To: Geoff Nunn who wrote (244)12/29/1997 7:02:00 PM
From: Tommaso  Read Replies (1) | Respond to of 9980
 
I am not sure that the Japanese are planning on taking my advice, so your fears will probably not be realized. Are you sure that you have not heard of any dumber ideas than buying gold, though? How about the idea of invading Russia? That idea has occurred three times--to the Swedes, to the French, and to the Germans. Millions of people considered it a fine idea.

Many people feel that although a tax cut seems like a good idea, and that raising taxes was a very bad idea, that the Japanese are so thrifty that they are likely to save money released by a tax cut rather than spending it. So it wouldn't work all that well. Americans spend their tax cuts, so it works here.

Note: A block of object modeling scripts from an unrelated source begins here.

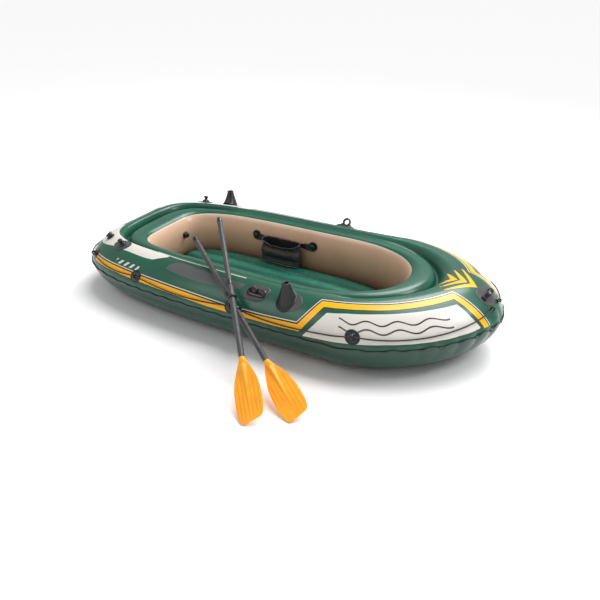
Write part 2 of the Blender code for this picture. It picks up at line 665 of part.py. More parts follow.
def rest_angle(foot, heading, stops):
    """The steepest lean that keeps a shaft clear of every point in stops, by halving."""
    low, high = 5.0, 60.0
    for _ in range(40):
        middle = math.radians((low + high) / 2)
        way = np.array([math.cos(heading) * math.cos(middle), math.sin(heading) * math.cos(middle),
                        math.sin(middle)])
        from_foot = stops - foot
        run = np.clip(from_foot @ way, 0, OAR_LENGTH)
        near = np.linalg.norm(from_foot - run[:, None] * way, axis=1).min()
        clear = near > OAR_SHAFT_R + OAR_CLEAR
        low, high = (low, math.degrees(middle)) if clear else (math.degrees(middle), high)
    return math.radians(high)


def oar(name, foot, heading, lean, collar_at):
    """One take-down oar along its own X axis, from the blade's tip up to the grip's end."""
    way = Vector((math.cos(heading) * math.cos(lean), math.sin(heading) * math.cos(lean), math.sin(lean)))
    flat = Vector((way.y, -way.x, 0)).normalized()
    raised = way.cross(flat)
    raised = raised if raised.z > 0 else -raised
    roll = math.radians(BLADE_ROLL)
    across = flat * math.cos(roll) + raised * math.sin(roll)
    face = way.cross(across)
    place = Matrix([[way[k], across[k], face[k], foot[k]] for k in range(3)] + [[0, 0, 0, 1]])
    turn = Matrix.Rotation(math.pi / 2, 4, "Y")

    def along(piece, start, profile, slot, sides=14, closed=False):
        add(f"{name}_{piece}", *turned(profile, sides, closed), slot,
            place @ Matrix.Translation((start, 0, 0)) @ turn)

    neck = BLADE_LENGTH - BLADE_SOCKET
    joint = OAR_JOINT
    r = OAR_SHAFT_R
    tip, widest = 0.5 * BLADE_WIDTH * BLADE_TIP, 0.5 * BLADE_WIDTH
    shape = [(0.0, tip), (0.1, widest * 0.93), (0.27, widest), (0.48, widest), (0.68, widest * 0.83),
             (0.89, widest * 0.48), (1.0, r * 1.12), (BLADE_LENGTH / neck, r * 1.12)]
    rows = []
    for share, half in shape:
        x = share * neck
        thick = BLADE_THICK / 2 if share < 0.8 else r * 1.12 * min(1, 0.2 + 4 * (share - 0.8))
        spread = min(1, max(0, (share - 0.89) / 0.09))
        loop = []
        for k in range(12):
            a = 2 * math.pi * k / 12
            c, s = math.cos(a), math.sin(a)
            flat_s = (abs(s) ** 0.35) * (1 if s > 0 else -1) if abs(s) > 1e-9 else 0
            loop.append((x, half * c, thick * (s * spread + flat_s * (1 - spread))))
        rows.append(loop)
    points = [p for loop in rows for p in loop]
    faces = wrap(len(rows), 12, rows_close=False)
    faces += [tuple(range(12)), tuple(range(len(points) - 12, len(points)))]
    add(f"{name}_blade", points, faces, "blade_yellow", place)
    along("lower_shaft", BLADE_LENGTH + GAP * 2, [(0, 0), (r, 0), (r, joint - BLADE_LENGTH - GAP * 2),
          (0, joint - BLADE_LENGTH - GAP * 2)], "shaft_grey")
    upper = OAR_LENGTH - GRIP_LENGTH - joint
    along("upper_shaft", joint + GAP, [(0, 0), (r * 0.94, 0), (r * 0.94, upper), (0, upper)], "shaft_grey")
    cap = [(0, 0), (r, 0), (r, 0.022), (r * 0.8, 0.028), (0, 0.028)]
    along("grip_cap", OAR_LENGTH - GRIP_LENGTH + GAP * 2, cap, "black_vinyl")
    ring_wall = [(r + GAP * 2, 0), (COLLAR_R * 0.8, 0), (COLLAR_R, 0.004), (COLLAR_R, 0.008),
                 (COLLAR_R * 0.8, 0.012), (r + GAP * 2, 0.012)]
    along("collar", collar_at, ring_wall, "black_vinyl", closed=True)
    return np.array(foot), np.array(way)


def oars():
    """Two oars that lean over the starboard tube. The front one lies across the rear one."""
    t = np.linspace(0.5 * ROUND, ROUND, 240)
    a = np.linspace(math.pi, 0, 40)
    grid_t, grid_a = np.meshgrid(t, a, indexing="ij")
    stops = np.concatenate([ring(grid_t, grid_a, which).reshape(-1, 3) for which in ("outer", "inner")])
    start, way = rays(t)
    edge = start + way * (reach(TUBE_PLAN, start, way) + FLANGE_OUT)[:, None]
    stops = np.concatenate([stops, np.c_[edge, SEAM_HEIGHT * rise(edge[:, 0])]])
    for name, (x, out, heading, collar) in OAR_PLACE.items():
        heading = math.radians(heading)
        drop = 0.5 * BLADE_WIDTH * BLADE_TIP * math.sin(math.radians(BLADE_ROLL)) + 0.001
        foot = np.array([x, -HULL_WIDTH / 2 - out, drop])
        lean = rest_angle(foot, heading, stops)
        foot, way3 = oar(f"oar_{name}", foot, heading, lean, collar)
        run = np.linspace(0, OAR_LENGTH, 400)
        shaft = foot + run[:, None] * way3
        side = np.cross(way3, [0, 0, 1])
        side = side / np.linalg.norm(side)
        top = np.cross(side, way3)
        around = np.linspace(0, 2 * math.pi, 16, endpoint=False)
        grow = COLLAR_R - 0.0005
        shell = [shaft + grow * (math.cos(k) * side + math.sin(k) * top) for k in around]
        stops = np.concatenate([stops, *shell])


for thing in list(bpy.data.objects):
    bpy.data.objects.remove(thing)
hull()
floor()
valves()
oarlocks()
rod_holders()
motor_mounts()
for eye_name, eye_t in eye_places():
    eye(eye_name, eye_t, EYE_UP)
rope()
bow_gear()
gear_bag()
oars()
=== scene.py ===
import json
import math

import bmesh
import bpy
import numpy as np
from mathutils import Matrix, Vector


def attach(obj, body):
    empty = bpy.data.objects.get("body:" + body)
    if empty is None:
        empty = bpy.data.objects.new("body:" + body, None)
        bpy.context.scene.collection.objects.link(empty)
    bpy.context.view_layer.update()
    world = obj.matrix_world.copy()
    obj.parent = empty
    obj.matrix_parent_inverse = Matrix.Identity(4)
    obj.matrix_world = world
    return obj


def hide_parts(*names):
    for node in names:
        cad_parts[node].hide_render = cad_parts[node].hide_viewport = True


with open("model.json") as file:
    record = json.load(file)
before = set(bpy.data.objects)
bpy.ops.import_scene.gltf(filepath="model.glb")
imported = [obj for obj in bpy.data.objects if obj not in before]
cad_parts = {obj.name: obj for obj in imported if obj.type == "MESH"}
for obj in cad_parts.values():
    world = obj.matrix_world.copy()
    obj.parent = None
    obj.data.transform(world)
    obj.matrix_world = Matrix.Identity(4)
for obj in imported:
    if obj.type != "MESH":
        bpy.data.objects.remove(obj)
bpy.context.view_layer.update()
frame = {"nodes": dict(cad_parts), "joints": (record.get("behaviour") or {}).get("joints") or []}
print("frame loaded:", len(frame["nodes"]), "nodes")

# the hull's surface, in metres: x to the bow, y to port, z up
hull = dict(length=2.345, width=1.125, height=0.329, bowRise=0.072, sternDrop=0.015, sideTube=0.2375,
            bowTube=0.49, sternTube=0.3325, bowRound=0.627, cockpitRound=0.53, shoulder=0.158,
            bulge=0.028, seam=0.173, underside=0.0024, innerDrop=0.014, fan=0.45,
            grooveSide=0.015, grooveEnds=0.066, outerPower=1.6, webPower=3.4, innerPower=2.6)
halfLength, halfWidth = hull["length"] / 2, hull["width"] / 2
# bow end, stern end, half width, where the bow starts, bow power, stern power, taper
tubePlan = (halfLength, -halfLength, halfWidth, halfLength - hull["bowRound"], 1.74, 4.1, -0.03)
cockpitBow = halfLength - hull["bowTube"]
cockpitStern = -halfLength + hull["sternTube"]
cockpitPlan = (cockpitBow, cockpitStern, halfWidth - hull["sideTube"],
               cockpitBow - hull["cockpitRound"], 2.31, 5.1, 0.053)
spineBow, spineStern = cockpitBow - 0.33, cockpitStern + 0.33
quarter = hull["fan"] * math.pi / 2
sideRun = spineBow - spineStern
roundHull = 4 * quarter + 2 * sideRun


def raysAt(t):
    # start and direction in plan of the ray at length t round the hull: a fan at either end
    # and parallel rays between, from the bow over port and back
    t = np.mod(np.asarray(t, float), roundHull)
    port = t <= roundHull / 2
    h = np.where(port, t, roundHull - t)
    angle = np.where(h < quarter, h / hull["fan"],
                     np.where(h < quarter + sideRun, math.pi / 2, (h - sideRun) / hull["fan"]))
    x = np.clip(spineBow - (h - quarter), spineStern, spineBow)
    return (np.stack([x, 0 * x], -1),
            np.stack([np.cos(angle), np.where(port, 1.0, -1.0) * np.sin(angle)], -1))


def planValue(plan, x, y):
    # two half superellipses, |x|^p + |y|^p, that meet where the bow starts; above 1 is outside
    bow, stern, half, start, bowPower, sternPower, taper = plan
    fore = np.clip((x - start) / (bow - start), 0, None)
    aft = np.clip((start - x) / (start - stern), 0, None)
    width = half * (1 - taper * np.minimum(aft, 1.5) ** 1.5)
    return np.where(x > start, fore ** bowPower + (np.abs(y) / half) ** bowPower,
                    aft ** sternPower + (np.abs(y) / width) ** sternPower)


def reachOf(plan, start, way):
    # distance along each ray to the outline, by halving
    low = np.zeros(start.shape[:-1])
    high = np.full(start.shape[:-1], hull["length"])
    for _ in range(40):
        middle = (low + high) / 2
        p = start + way * middle[..., None]
        out = planValue(plan, p[..., 0], p[..., 1]) > 1
        high, low = np.where(out, middle, high), np.where(out, low, middle)
    return (low + high) / 2


def riseAt(x):
    # the tube swells to the bow with the square of x
    swell = np.where(x > 0, hull["bowRise"], -hull["sternDrop"]) / hull["height"]
    return 1 + swell * (x / halfLength) ** 2


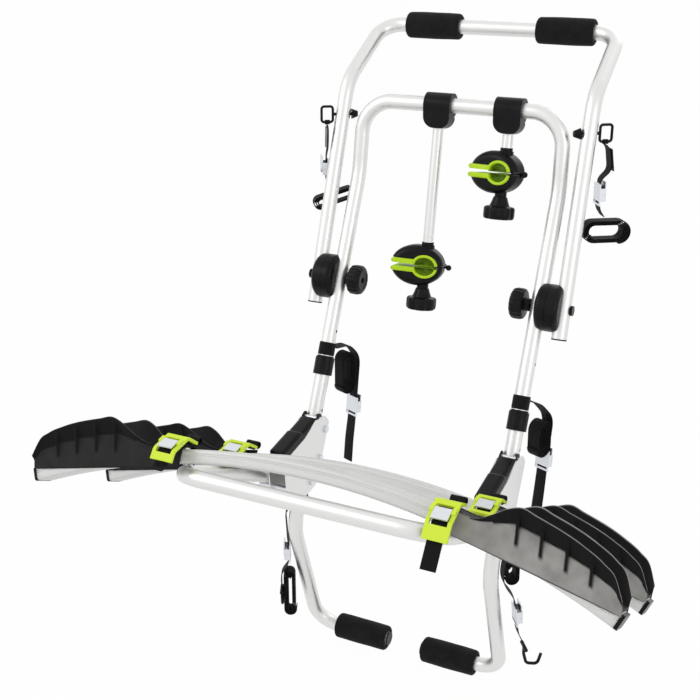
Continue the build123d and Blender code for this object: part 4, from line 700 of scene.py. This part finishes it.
STRAPS = {
    "mid_right": (on_main(1, 554), (0.384, 0.923),
                  ((16, 0), (46, -14), (82, -50), (76, -108), (72, -166), (68, -206), (62, -258)),
                  (24, 40, 60, 90, 90), (58, -55, 4, 26, 10, 0)),
    "mid_left": (on_main(-1, 586), (0.384, 0.923),
                 ((16, 0), (50, -2), (76, -30), (70, -110), (64, -168), (58, -210), (54, -258)),
                 (20, 40, 60, 90, 90), (46, -20, 4, 45, 8, 0)),
    "lower_right": (on_main(1, 316), (0.82, 0.57),
                    (START, (20, -20), (14, -74), (42, -112), (50, -186), (66, -218)),
                    (20, 50, 60, 60), (33, -36, 3, 14, 6, 0)),
    "lower_left": (on_main(-1, 316), (-0.898, -0.439),
                   (START, (27, -26), (24, -80), (22, -92), (22, -140), (38, -164), (38, -200)),
                   (12, 60, 40, 20, 20), (22, -160, 4, 70, 3, 0)),
    "upper_right": (on_upper(1), (0.82, 0.57),
                    (EYE_START, (37, -26), (43, -66), (25, -82), (26, -136), (36, -150)),
                    (9, 14, 14, 16), (2, -178, 4, 40, 12, 90)),
    "upper_left": (on_upper(-1), (-0.82, -0.57),
                   (EYE_START, (30, -24), (31, -66), (34, -80), (34, -128), (30, -138)),
                   (10, 30, 30, 20), (-20, -152, 3, 56, 6, 73)),
}


def strap_axes(name):
    """Origin, the level direction away from the tube, straight up, and across the strap."""
    centre, toward = STRAPS[name][:2]
    level = np.array([*toward, 0.0]) / np.hypot(*toward)
    up = np.array([0.0, 0.0, 1.0])
    return centre, level, up, np.cross(level, up)


# %% Wrapped loop, hanging run and folded hank
def wrapped_loop(name):
    """A circle round the main tube, with the webbing's width along the tube. The upper straps are
    gathered to less than half their width and go round the lower wire of the eye that hangs beside the
    tube."""
    centre, level, up, across = strap_axes(name)
    turn = np.linspace(0, 2 * np.pi, 64)[:, None]
    if name.startswith("upper"):
        wire = centre + EYE_WIRE[0] * level + EYE_WIRE[1] * up
        return band(wire + EYE_LOOP_R * (np.cos(turn) * across + np.sin(turn) * up), level, EYE_LOOP_W)
    axis = np.array([0.0, math.sin(MAIN_LEAN), math.cos(MAIN_LEAN)])
    first = np.cross(axis, (0.0, 1.0, 0.0))
    first /= np.linalg.norm(first)
    line = centre + RING_R * (np.cos(turn) * first + np.sin(turn) * np.cross(axis, first))
    return band(line, axis)


def hanging_run(name):
    """The corner points' rounded line in the strap's own plane, softened, with a slow twist that dies
    out at both ends: a squared half sine along the strap times a slow wave and a small angle."""
    centre, level, up, across = strap_axes(name)
    corners, radii = STRAPS[name][2:4]
    flat = eased(rounded_line(corners, radii), 4)
    line = centre + flat[:, :1] * level + flat[:, 1:] * up
    gone = np.linspace(0, 1, len(line))
    twist = TWIST * np.sin(np.pi * gone) ** 2 * np.sin(5 * gone + centre[2])
    return band(line, across, twist=twist)


def folded_hank(name):
    """Half turns one after the other: upper ones about one centre and lower ones about another, half a
    pitch aside, each bigger than the last. Outer loops hang a little lower and stand a little aside, as
    loose ones do."""
    centre, level, up, across = strap_axes(name)
    u0, v0, turns, straight, core, angle = STRAPS[name][4]
    top = core + (turns - 1) * HANK_PITCH
    parts, asides = [], []
    for turn in range(turns):
        for half, sign in ((0, 1), (1, -1)):
            radius = core + (turn + half * 0.5) * HANK_PITCH
            drop = -straight - 1.5 * turn if half else 0.8 * turn
            sweep = np.linspace(np.pi, 0, 25)
            parts.append(np.column_stack([-half * HANK_PITCH / 2 + sign * radius * np.cos(sweep),
                                          drop - top + sign * radius * np.sin(sweep)]))
            asides.append(np.full(len(sweep), (turn - turns / 2) * HANK_ASIDE + (0.9 if half else -0.9)))
    flat = np.vstack(parts)
    flat = evenly(np.column_stack([flat, np.concatenate(asides)]), 1.6)
    flat[:, 2:] = eased(flat[:, 2:], 8)
    lean = math.radians(angle)
    u = u0 + flat[:, 0] * math.cos(lean) - flat[:, 1] * math.sin(lean)
    v = v0 + flat[:, 0] * math.sin(lean) + flat[:, 1] * math.cos(lean)
    line = centre + u[:, None] * level + v[:, None] * up + flat[:, 2:] * across
    return band(line, across)


for place, body in (("mid", "main_frame"), ("lower", "main_frame"), ("upper", "upper_frame")):
    for side in ("right", "left"):
        name = f"{place}_{side}"
        webbing_piece(f"{place}_webbing_{side}", [wrapped_loop(name), hanging_run(name), folded_hank(name)],
                      body, f"{place}_straps")

# %% [markdown]
# ## Wheel trays
# The four trays are the biggest mouldings: scoops that sit astride a rail, with walls that flare out, a
# shelf line about half way up, four buttresses on each wall and a smooth band below the shelf line. The
# wall's height and flare are known at a few places along the rail; a smooth curve through them gives
# every section between, and each section is one closed outline.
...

Gold is a luxury and is largely useless. The Japanese need to spend some of the money that they have earned, and now that no more Van Gogh paintings are for sale, the easiest thing for them to spend it on would be gold. They could also start a war, of course. That is a way of spending a lot of money. The Second World War was what pulled the United States finally out of the Great Depression. It wasn't planned that way but that was the effect.

Of course, maybe someone in the Japanese government could imagine some kind of large-scale public works project.

In the Great Depression the U. S. Government actually paid people to dig holes and then fill them back up again. (there were also a lot of more worthwhile projects--building trails and campgrounds, for example, and painting murals in public buildings).

If the Japanese bought gold they would have something that they could sell any time they wanted to without throwing the United States Government into consternation--which is what happens whenever the idea of selling U.S. bonds comes up.

The United States must be a very stupid country. We continue to hold onto very large gold reserves.



To: Geoff Nunn who wrote (244)12/29/1997 8:26:00 PM
From: Tommaso  Respond to of 9980
 
What I offered as a somewhat flippant conversation-starter, as I turn it over in my mind, takes on new dimensions.

I am not at all sure that if the Japanese printed money and exchanged it for gold it would be such a dumb thing to do. If I could do it I would. Of course, even better would be to hire Rumplestilskin to turn flax into gold.

I will be happy to make a public exhibition of my stupidity by drawing up certificates that are worth one thousand genuine Hornswoggles each and exchange each of them for an ounce of gold. Unlike ordinary money, each note will be personalized, making it potentially much more valuable.

But now let us be serious. Since I don't go in for adding <grins> [i.e. <gggg>, <vbg>, etc.] to what I say, perhaps I should add "<s>" for "serious."

I don't really care what the Japanese do to the US stock market because it is absurdly over-valued, but I am concerned about Sankar's idea that the new preferred stock might supplant US bonds and drive up long-term interest rates. If the Japanese won't inflate, maybe the Federal reserve will, despite all of the rhetoric. In fact the rapid growth of the money supply suggests they are already monetizing debt at an increased rate.

So if the Japanese won't print paper, America will have to step in and do it.

If the Japanese would buy gold, they could turn banker to the world and supply much of its currency.

There is a great need for a huge supply of a medium of exchange for the world economy to function. America can just turn out those fancy new un-counterfitable $100 bills and buy in as much of that debt as they want. Inflation is an evil but a 25% inflation is far better than a 25% depression where people quit working altogether.